The third block doesn’t show those 2 minimal values of 70,6 but the second block (which is just the task reproduction) properly shows the minimum of 70,6.

So I must have some problem lying within the task but I cannot figure out what. Or I badly don’t understand some basics :smirk:

Hello @acerot,
If you want to find the total minimum value across series or tables, you’ll need to ungroup your data first with an empty group function like so:

|> group()
|> min()

Try that and let me know what you think?
Thanks

Hello @Anaisdg ,

thanks for a tip.

However, after putting “group()” before “min()” the task stopped producing the aggregated output at all for some data (not for all :confused: )

To by honest, my tasks structure is more complicated then I originally posted (I simplified the post guessing the extra info is not needed). I have the default bucket “ha” and 4 other buckets with different retentions (2 days, 2 weeks, 3 months, forever) and 4 tasks - each task takes data from previous bucket and aggregates it to the next bucket (5 min, 1 hour, 3 hour, 1 day). All tasks have the same code as the procedure is always the same, only source/destination buckets and task aggregate window change.

The very fist task taking data from the default bucket and putting them to the second bucket has the following code (full code). Already this very first task stopped producing the MIN output for most of the data after putting the “group()” in it. So the full chain of the following tasks could not produce the MIN as it is missing in the output of the very first task (again, for some data, not for all). You can see I put “group()” only to the MIN section and the other aggregations still produce output.

option task = {name: "Downsampling - vsechno krome state - 5m", every: 5m}

data = from(bucket: "ha")
    |> range(start: -task.every)
    |> filter(fn: (r) =>
        (r["_measurement"] != "state"))
    |> filter(fn: (r) =>
        (r["_field"] == "value"))

data
    |> mean()
    |> set(key: "agregace", value: "mean")
    |> duplicate(as: "_time", column: "_stop")
    |> to(bucket: "ha - Den 2", org: "homeassistant")

data
    **|> group()**
    |> min()
    |> set(key: "agregace", value: "min")
    |> duplicate(as: "_time", column: "_stop")
    |> to(bucket: "ha - Den 2", org: "homeassistant")

data
    |> max()
    |> set(key: "agregace", value: "max")
    |> duplicate(as: "_time", column: "_stop")
    |> to(bucket: "ha - Den 2", org: "homeassistant")

data
    |> last()
    |> set(key: "agregace", value: "last")
    |> duplicate(as: "_time", column: "_stop")
    |> to(bucket: "ha - Den 2", org: "homeassistant")

data
    |> first()
    |> set(key: "agregace", value: "first")
    |> duplicate(as: "_time", column: "_stop")
    |> to(bucket: "ha - Den 2", org: "homeassistant")

data
    |> count()
    |> set(key: "agregace", value: "count")
    |> duplicate(as: "_time", column: "_stop")
    |> set(key: "_measurement", value: "pocet")
    |> to(bucket: "ha - Den 2", org: "homeassistant")

See also the picture with some visual explanation.

Hello @acerot,
Can you please export some of your data (just a little bit like a couple of minutes or hours) to annotated CSV and share with me?
I’d like to dig into it on my machine.
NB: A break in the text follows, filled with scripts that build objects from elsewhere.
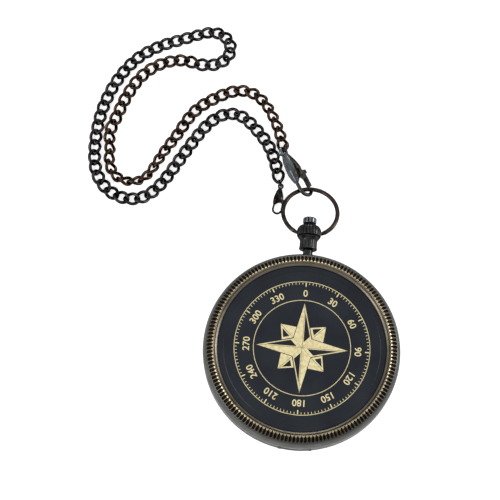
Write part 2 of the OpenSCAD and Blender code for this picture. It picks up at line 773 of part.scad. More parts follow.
module chain_fold() {
    color(chain_black) chain_links(strand_a_links,
        strand_a_links + fold_links - 1, fold_rings);
}

module chain_strand_b() {
    color(chain_black) chain_links(strand_a_links + fold_links, link_count - 1,
        link_rings);
}

// A plain ring that joins the chain to a clasp's eye
module jump_ring(r, wire_d, at, toward, roll) {
    d = [toward[0] - at[0], toward[1] - at[1]];
    heading = atan2(d[1], d[0]);
    lift = atan2(toward[2] - at[2], norm(d));
    translate(at) rotate([0, 0, heading]) rotate([roll, -lift, 0]) translate([r, 0, 0])
        rotate_extrude($fn = 64) translate([r, 0]) circle(d = wire_d, $fn = 24);
}

module clasp_jump_ring() {
    p = chain_joints[0];
    color(bronze) jump_ring(jump_r, jump_wire_d, clasp_at, [p[0], p[1], link_rise(p[2])], jump_roll);
}

module small_clasp_jump_ring() {
    p = chain_joints[link_count];
    color(chain_black) jump_ring(small_jump_r, small_jump_wire_d, small_clasp_at,
        [p[0], p[1], link_rise(p[2])], small_jump_roll);
}

// The clasp's body from above, and from its side, as shares of its length to the front
clasp_edge_shares = [[0.1, -0.08], [0.35, -0.17], [0.7, -0.225], [0.95, -0.21], [1, -0.15],
    [1, -0.045], [0.93, 0.08], [0.88, 0.27], [0.6, 0.31], [0.3, 0.18], [0.1, 0.08]];
clasp_thick_shares = [0.45, 0.8];

module clasp_outline() {
    polygon([for (p = clasp_edge_shares) clasp_front * p]);
}

module clasp_side() {
    u = clasp_front * clasp_thick_shares;
    nose = clasp_front + overrun;
    polygon([[0, -clasp_eye_t / 2], [u[0], -clasp_t / 2], [u[1], -clasp_t / 2],
        [nose, -clasp_nose_t / 2], [nose, clasp_nose_t / 2],
        [u[1], clasp_t / 2], [u[0], clasp_t / 2], [0, clasp_eye_t / 2]]);
}

module clasp_body_shape() {
    slot_t = lever_t + 2 * lever_gap;
    difference() {
        union() {
            rotate_extrude($fn = 48) translate([eye_r, 0]) circle(d = eye_wire_d, $fn = 24);
            difference() {
                intersection() {
                    linear_extrude(height = clasp_t + overrun, center = true) clasp_outline();
                    rotate([90, 0, 0]) linear_extrude(height = clasp_len, center = true) clasp_side();
                }
                translate([lever_u - 1.3 * tab_w, lever_v - 1.2 * tab_w, -slot_t / 2])
                    cube([clasp_len, clasp_len, slot_t]);
            }
            translate([clasp_front - hook_wire_d, hook_left, 0]) rotate([0, 90, 0])
                cylinder(h = hook_u - clasp_front + hook_wire_d, d = hook_wire_d, $fn = 32);
            translate([hook_u, hook_mid, 0]) rotate([0, 0, -90])
                rotate_extrude(angle = 180, $fn = 64)
                    translate([hook_r, 0]) circle(d = hook_wire_d, $fn = 32);
        }
        translate([lever_u, lever_v, -clasp_t]) cylinder(h = 2 * clasp_t, d = rivet_d, $fn = 32);
    }
}

// The lever closes the hook's open side, and its tab is what a thumb pulls
module clasp_lever_shape() {
    heel = lever_heel;
    inner = hook_right - lever_w / 2;
    outer = hook_right + lever_w / 2;
    color(steel) difference() {
        translate([0, 0, -lever_t / 2]) linear_extrude(lever_t)
            polygon([[lever_u - heel, lever_v - heel / 2], [lever_u + heel, lever_v - heel],
                [lever_u + 2.6 * heel, lever_v + 0.4 * heel], [lever_u + 3.7 * heel, inner],
                [lever_tip, inner], [lever_tip, outer], [tab_u + 2 * tab_w, outer],
                [tab_u + tab_w, outer], [tab_u + tab_w / 2, tab_out], [tab_u - tab_w / 2, tab_out],
                [tab_u - tab_w / 2, inner + lever_w / 4], [lever_u - heel, lever_v + heel]]);
        translate([lever_u, lever_v, -clasp_t])
            cylinder(h = 2 * clasp_t, d = rivet_d + 2 * run_gap, $fn = 32);
    }
}

module clasp_rivet_shape() {
    half = clasp_t / 2;
    color(steel) translate([lever_u, lever_v, 0]) {
        translate([0, 0, -half]) cylinder(h = clasp_t, d = rivet_d, $fn = 32);
        for (s = [-1, 1]) translate([0, 0, s * (half + rivet_head_t / 2) - rivet_head_t / 2])
            cylinder(h = rivet_head_t, d = rivet_head_d, $fn = 32);
    }
}

// A small leaf behind the lever's heel, inside the body's slot
module clasp_spring_shape() {
    color(steel) translate([lever_u - 1.25 * tab_w, lever_v - tab_w, -lever_t / 3])
        cube([clasp_spring_t, 1.6 * tab_w, lever_t / 1.5]);
}

module place_clasp() {
    translate(clasp_at) rotate(clasp_turn) children();
}

module place_small_clasp() {
    translate(small_clasp_at) rotate(small_clasp_turn)
        scale([small_clasp_share, small_clasp_share, small_clasp_share]) children();
}

module clasp_body() { color(gunmetal) place_clasp() clasp_body_shape(); }
module clasp_lever() { place_clasp() clasp_lever_shape(); }
module clasp_rivet() { place_clasp() clasp_rivet_shape(); }
module clasp_spring() { place_clasp() clasp_spring_shape(); }
module small_clasp_body() { color(gunmetal) place_small_clasp() clasp_body_shape(); }
module small_clasp_lever() { place_small_clasp() clasp_lever_shape(); }
module small_clasp_rivet() { place_small_clasp() clasp_rivet_shape(); }
module small_clasp_spring() { place_small_clasp() clasp_spring_shape(); }

case_back();
case_knuckles();
hinge_pin();
capsule_ring();
compass_cup();
dial_card();
pivot_post();
needle();
needle_hub();
needle_jewel();
glass_gasket();
glass();
bezel_ring();
lock_spring();
lift_spring();
spring_screws();
lock_catch();
lid_rim();
lid_knuckles();
lid_plate();
saddle_washer();
neck_tube();
collar();
crown_ball();
button_cap();
button_stem();
button_spring();
bow();
clasp_body();
clasp_lever();
clasp_rivet();
clasp_spring();
clasp_jump_ring();
small_clasp_body();
small_clasp_lever();
small_clasp_rivet();
small_clasp_spring();
small_clasp_jump_ring();
chain_strand_a();
chain_fold();
chain_strand_b();
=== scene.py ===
"""Looks of the pocket compass: plated metals, the printed lid, the chain and the dial.

Sizes are in millimetres in the tables below and become metres by MM. The frame is the part's own:
the origin is the middle of the flat back, +Z leaves the lid and +Y points along the crown.
"""

import bpy
import numpy as np
from mathutils import Matrix


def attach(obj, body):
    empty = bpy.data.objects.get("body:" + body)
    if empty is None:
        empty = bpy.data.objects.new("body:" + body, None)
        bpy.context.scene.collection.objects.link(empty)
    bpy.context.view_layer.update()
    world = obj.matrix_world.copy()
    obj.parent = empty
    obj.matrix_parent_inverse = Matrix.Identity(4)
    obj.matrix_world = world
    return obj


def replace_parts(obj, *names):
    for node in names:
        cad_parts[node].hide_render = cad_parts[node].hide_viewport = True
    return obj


MM = 0.001
TURN = 2 * np.pi

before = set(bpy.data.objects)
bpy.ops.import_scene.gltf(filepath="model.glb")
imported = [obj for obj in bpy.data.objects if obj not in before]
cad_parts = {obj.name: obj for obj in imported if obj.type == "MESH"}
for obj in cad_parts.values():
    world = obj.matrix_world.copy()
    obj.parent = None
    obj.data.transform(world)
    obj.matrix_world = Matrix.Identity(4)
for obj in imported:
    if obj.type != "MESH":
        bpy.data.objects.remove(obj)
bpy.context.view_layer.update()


# ------ meshes

def mesh_piece(name, points, faces, materials, body, smooth=True, face_material=None):
    """A mesh object from points in millimetres, that rides on a CAD body. face_material gives,
    for each face, its place in the list of materials."""
    mesh = bpy.data.meshes.new(name)
    mesh.from_pydata((np.asarray(points) * MM).tolist(), [], [tuple(map(int, f)) for f in faces])
    for m in materials:
        mesh.materials.append(m)
    if face_material is not None:
        mesh.polygons.foreach_set("material_index", np.asarray(face_material, dtype=np.int32))
    mesh.polygons.foreach_set("use_smooth", np.full(len(mesh.polygons), bool(smooth)))
    mesh.update()
    piece = bpy.data.objects.new(name, mesh)
    bpy.context.scene.collection.objects.link(piece)
    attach(piece, body)
    return piece


def grid_faces(rows, cols, wrap_rows=False, start=0):
    """Quads over a grid of points, joined round the columns and, if asked, round the rows.
    start is the number of the grid's first point."""
    i = np.arange(rows if wrap_rows else rows - 1)[:, None]
    j = np.arange(cols)[None, :]
    i1, j1 = (i + 1) % rows, (j + 1) % cols
    quads = np.stack([i * cols + j, i * cols + j1, i1 * cols + j1, i1 * cols + j], axis=-1)
    return quads.reshape(-1, 4) + start


def revolve(profile, cols):
    """Points of a profile (radius, height) turned round Z, one circle to a row: x is the radius
    times the angle's cosine, and y the radius times its sine."""
    a = np.arange(cols) * TURN / cols
    r, z = np.asarray(profile, float).T
    return np.stack([r[:, None] * np.cos(a), r[:, None] * np.sin(a),
                     np.repeat(z[:, None], cols, axis=1)], axis=-1)


def lathe(profile, cols, dent=None):
    """A profile (radius, height) turned round Z, as points and faces. Where it starts or ends on
    the axis it closes with a fan, and otherwise its last point joins its first. dent gives, from
    the rows' radii and heights and the columns' angles, how far each point is pulled inward."""
    p = np.asarray(profile, float)
    points = revolve(p, cols)
    if dent is not None:
        a = np.arange(cols) * TURN / cols
        pull = dent(p[:, :1], p[:, 1:], a[None, :])
        points[..., 0] -= pull * np.cos(a)
        points[..., 1] -= pull * np.sin(a)
    if p[0, 0] > 0:
        return points.reshape(-1, 3), grid_faces(len(p), cols, wrap_rows=True).tolist()
    n = len(p) - 2
    faces = grid_faces(n, cols).tolist()
    tail = (n - 1) * cols
    for j in range(cols):
        k = (j + 1) % cols
        faces += [(n * cols, k, j), (n * cols + 1, tail + j, tail + k)]
    return np.concatenate([points[1:-1].reshape(-1, 3), points[0, :1], points[-1, :1]]), faces


def outward(points, faces):
    """The faces of a closed shape, all turned over if its volume comes out negative. The volume
    goes with the sum, over the faces' triangles, of the first corner dotted with the cross
    product of the other two."""
    p = np.asarray(points)
    fans = [(f[0], f[k], f[k + 1]) for f in faces for k in range(1, len(f) - 1)]
    a, b, c = (p[[f[k] for f in fans]] for k in range(3))
    if np.einsum("ij,ij->i", a, np.cross(b, c)).sum() < 0:
        return [tuple(reversed(f)) for f in faces]
    return faces


def middles(points, faces):
    """The middle of each face."""
    return np.array([np.mean(points[list(f)], axis=0) for f in faces])


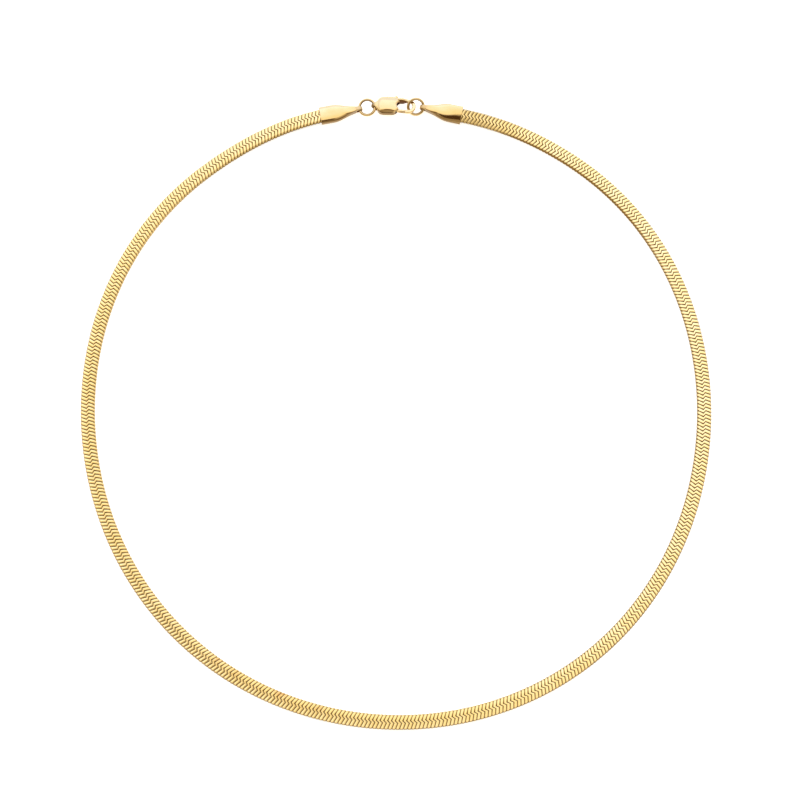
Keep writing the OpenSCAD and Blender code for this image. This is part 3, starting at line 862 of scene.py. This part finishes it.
def hook_shell(clasp):
    """Spine and hook: a rounded bar carried along the spine, round the bend and back to the gate's end,
    thinning from the neck to the bend."""
    line = (clasp.throat + clasp.hook) / 2.0
    start = clasp.throat_at + HOOK_START
    spine = np.stack([np.linspace(start, clasp.bend_at, SPINE_STEPS, endpoint=False),
                      np.full(SPINE_STEPS, line)], -1)
    turn = np.linspace(0.5 * np.pi, -0.5 * np.pi, BEND_STEPS)
    bend = np.stack([clasp.bend_at + line * np.cos(turn), line * np.sin(turn)], -1)
    reach = clasp.gate_reach + clasp.lever_gap
    stop = clasp.pivot_x + math.sqrt(reach ** 2 - (line + clasp.pivot_y) ** 2)
    arm = np.stack([np.linspace(clasp.bend_at, stop, ARM_STEPS), np.full(ARM_STEPS, -line)], -1)[1:]
    path = np.concatenate([spine, bend, arm])
    path = np.concatenate([path, np.zeros((len(path), 1))], 1)
    thick = clasp.neck_thickness + (clasp.hook_thickness - clasp.neck_thickness) * ease(
        (path[:, 0] - clasp.neck_end) / (clasp.bend_at - clasp.neck_end))
    thick[len(spine):] = clasp.hook_thickness
    loops = superellipse(np.full(len(path), clasp.hook / 2.0), thick / 2.0, HOOK_POWER, HOOK_POINTS)
    return loft(sweep(path, loops, (False, True)))


class NECKLACE_OT_clasp(bpy.types.Operator):
    """Build the clasp: shell, tail, spine and hook in one piece, and the lever in another"""
    bl_idname = "necklace.clasp"
    bl_label = "Clasp"

    def execute(self, context):
        scene = context.scene
        clasp = scene.necklace_clasp
        matrix = turned(2, -clasp.heading) @ turned(0, -clasp.roll)
        gold = polished_gold(scene)
        eye = tail_eye(clasp)
        tail, tail_faces = eyelet(eye, clasp.tail_thickness, clasp.tail_bore,
                                  lambda x: clasp_half_width(clasp, x), clasp.crown)
        # the tail swells to the shell's crest and ends just under its skin
        root = eye + clasp.tail_bore / 2.0
        tail[:, 2] *= (clasp_crest(clasp, tail[:, 0]) / (clasp.tail_thickness / 2.0)
                       * (1.0 - TUCK * ease((tail[:, 0] - root) / (2.0 * HAIR))))
        shell, in_shell = clasp_shell(clasp)
        hook = hook_shell(clasp)
        line, half = (clasp.throat + clasp.hook) / 2.0, clasp.hook / 2.0
        x, y = hook[0][:, 0], hook[0][:, 1]
        # painted shade: brown on the inner face of the spine and at the tail's end
        in_hook = (ease((line - 0.5 * half - y) / (0.3 * half)) * (y > 0.0)
                   * (1.0 - ease((x - 0.0042) / 0.0011)))
        along = np.concatenate([shell[0], hook[0], tail])[:, 0]
        shade_mask = 0.85 * (1.0 - ease((along + clasp.tail) / 0.0013))
        painted_shade = np.maximum(np.concatenate([in_shell, in_hook, np.zeros(len(tail))]), shade_mask)
        body = placed([shell, hook, (tail, tail_faces)], matrix, clasp.at)
        put_piece("clasp_shell_and_hook", body, gold, ROOT_BODY, ["clasp_body"],
                  sharp=40.0, attributes={"painted_shade": painted_shade})
        lever = lever_shells(clasp)
        near = gate_line(clasp) - np.concatenate([part[0] for part in lever])[:, 1]
        # painted shade: brown on the lever's outer side, past the gate's middle line
        painted_shade = 0.6 * ease(near / (0.5 * clasp.gate))
        put_piece("clasp_gate_lever", placed(lever, matrix, clasp.at), gold, LEVER_BODY,
                  ["clasp_lever"], sharp=40.0, attributes={"painted_shade": painted_shade})
        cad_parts["clasp_pin"].material_slots[0].material = gold
        return {"FINISHED"}


def smooth_path(corners, count):
    """Curve through the middles of a broken line's legs, with its corners as control points."""
    corners = np.asarray(corners, float)
    middles = (corners[1:] + corners[:-1]) / 2.0
    t = np.linspace(0.0, 1.0, count, endpoint=False)[:, None]
    legs = []
    for k in range(1, len(corners) - 1):
        a = corners[0] if k == 1 else middles[k - 1]
        b = corners[-1] if k == len(corners) - 2 else middles[k]
        legs.append((1 - t) ** 2 * a + 2 * t * (1 - t) * corners[k] + t ** 2 * b)
    return np.concatenate(legs + [corners[-1:]])


def lever_shells(clasp):
    """The lever in the slot: a gate bar and a thumb nub, each a rounded bar along a curve that narrows
    from the rivet by a smooth step, and a round hub with its edges taken off."""
    half = clasp.lever / 2.0
    line = gate_line(clasp)
    px, py = clasp.pivot_x, clasp.pivot_y
    tip = px + math.sqrt(clasp.gate_reach ** 2 - (line - py) ** 2)
    knee = px + 0.0003
    gate = [(px, py, 0), (knee, line, 0), (tip - 2.0 * HAIR, line, 0)]
    nub = [(px, py, 0), (knee, py + 0.0012, 0), (clasp.throat_at, 0.0025, 0)]
    shells = []
    for corners, widths in ((gate, (GATE_ROOT, clasp.gate)), (nub, (NUB_ROOT, NUB_END))):
        path = smooth_path(corners, LEVER_STEPS)
        along = np.linspace(0.0, 1.0, len(path))
        width = widths[0] + (widths[1] - widths[0]) * ease(along / 0.55)
        loops = superellipse(width / 2.0, np.full(len(path), half), LEVER_POWER, LEVER_POINTS)
        shells.append(loft(sweep(path, loops)))
    rise = half * np.array([-1.0, -1.0, -0.9, 0.9, 1.0, 1.0])
    radius = HUB_RADIUS * np.array([0.5, 0.93, 1.0, 1.0, 0.93, 0.5])
    around = round_angles(HUB_POINTS)
    hub = np.broadcast_arrays(px + radius[:, None] * np.cos(around),
                              py + radius[:, None] * np.sin(around), rise[:, None])
    return shells + [loft(np.stack(hub, -1))]


# Stage

def overhead_light(power):
    """A square soft light that faces the middle of the floor."""
    data = bpy.data.lights.new("overhead", "AREA")
    data.shape, data.size, data.energy = "SQUARE", KEY_SIZE, power
    light = bpy.data.objects.new("overhead", data)
    light.location = KEY_AT
    light.rotation_euler = Vector(KEY_AT).to_track_quat("Z", "Y").to_euler()
    bpy.context.scene.collection.objects.link(light)


def studio_room(stage):
    """Room light: smooth steps of the direction's y lead from the pale low front through the dim warm
    high front to the warm white overhead and the cool white behind, and a soft dark opening lies round
    a direction of its own."""
    world = bpy.data.worlds.new("room")
    world.use_nodes = True
    tree = world.node_tree
    add = node_adder(tree)
    direction = add("ShaderNodeTexCoord").outputs["Generated"]

    def toward(axis, start, stop, far, near):
        along = add("ShaderNodeVectorMath", {0: direction, 1: axis}, operation="DOT_PRODUCT")
        ramp = add("ShaderNodeMapRange", {"Value": along.outputs["Value"], "From Min": start,
                                          "From Max": stop}, interpolation_type="SMOOTHSTEP")
        return blended(add, ramp.outputs["Result"], far, near)

    room = toward((0.0, -1.0, 0.0), 0.66, 0.84, stage.room_front, stage.room_low)
    for start, stop, near in ((-0.5, 0.0, stage.room_over), (0.0, 0.4, stage.room_behind),
                              (0.4, 0.8, stage.room_far)):
        room = toward((0.0, 1.0, 0.0), start, stop, room, near)
    way = np.array(stage.shade_way) / np.linalg.norm(stage.shade_way)
    room = toward(way, math.cos(stage.shade_reach), math.cos(0.6 * stage.shade_reach), room, stage.shade)
    tree.links.new(room, tree.nodes["Background"].inputs["Color"])
    return world


def pale_floor(stage):
    """Plain pale floor that glows a little, so that it is white."""
    material, shader = new_material("pale_floor")[:2]
    shader.inputs["Base Color"].default_value = (*stage.floor, 1.0)
    shader.inputs["Roughness"].default_value = 0.9
    shader.inputs["Specular IOR Level"].default_value = 0.1
    shader.inputs["Emission Color"].default_value = (1.0, 1.0, 1.0, 1.0)
    shader.inputs["Emission Strength"].default_value = stage.floor_glow
    return material


class NECKLACE_OT_stage(bpy.types.Operator):
    """Set the floor, the soft lights, the room and the camera"""
    bl_idname = "necklace.stage"
    bl_label = "Stage"

    def execute(self, context):
        scene = context.scene
        stage = scene.necklace_stage
        corners = FLOOR_REACH * np.array([[-1, -1, 0], [1, -1, 0], [1, 1, 0], [-1, 1, 0]], float)
        mesh = bpy.data.meshes.new("floor")
        mesh.from_pydata(corners, [], [[0, 1, 2, 3]])
        mesh.materials.append(pale_floor(stage))
        floor = bpy.data.objects.new("floor", mesh)
        scene.collection.objects.link(floor)

        scene.world = studio_room(stage)
        overhead_light(stage.key)

        data = bpy.data.cameras.new("camera")
        data.lens, data.sensor_width = stage.lens, 36.0
        data.clip_start, data.clip_end = 0.01, 10.0
        camera = bpy.data.objects.new("camera", data)
        rise = stage.elevation
        camera.location = (stage.target[0], stage.target[1] - stage.distance * math.cos(rise),
                           stage.target[2] + stage.distance * math.sin(rise))
        camera.rotation_euler = (0.5 * math.pi - rise, 0.0, 0.0)
        scene.collection.objects.link(camera)
        scene.camera = camera
        scene.view_settings.view_transform = "Standard"
        return {"FINISHED"}


class NECKLACE_PT_panel(bpy.types.Panel):
    """Sizes, colours and build buttons of the necklace"""
    bl_label = "Necklace"
    bl_idname = "NECKLACE_PT_panel"
    bl_space_type = "VIEW_3D"
    bl_region_type = "UI"
    bl_category = "Necklace"

    def draw(self, context):
        layout = self.layout
        for operator in OPERATORS:
            layout.operator(operator.bl_idname)
        for key, group in GROUPS.items():
            box = layout.box()
            box.label(text=group.__doc__)
            for name in group.__annotations__:
                box.prop(getattr(context.scene, key), name)


OPERATORS = (NECKLACE_OT_chain, NECKLACE_OT_end_caps, NECKLACE_OT_jump_rings, NECKLACE_OT_clasp,
             NECKLACE_OT_stage)
CLASSES = (*GROUPS.values(), *OPERATORS, NECKLACE_PT_panel)


def register():
    for cls in CLASSES:
        bpy.utils.register_class(cls)
    for key, group in GROUPS.items():
        setattr(bpy.types.Scene, key, PointerProperty(type=group))


def unregister():
    for key in GROUPS:
        delattr(bpy.types.Scene, key)
    for cls in reversed(CLASSES):
        bpy.utils.unregister_class(cls)


def main():
    register()
    bpy.ops.necklace.chain()
    bpy.ops.necklace.end_caps()
    bpy.ops.necklace.jump_rings()
    bpy.ops.necklace.clasp()
    bpy.ops.necklace.stage()


if __name__ == "__main__":
    main()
Sometimes its hard to debug Flux without looking at the raw data.

Did you run the task previously without the group()?
When you apply the group() I’d expect you to only get one line that represents the min value across all of your series. Right now it looks like maybe a previous task wrote the min value for ALL fields before 08/04 and then your new task with the group() key wrote a SINGLE min value ACROSS all fields after 08/04.

Finally, make sure to include an offset in your task to avoid read/write conflicts. This could be the sole cause of your problems assuming my hypothesis above is wrong.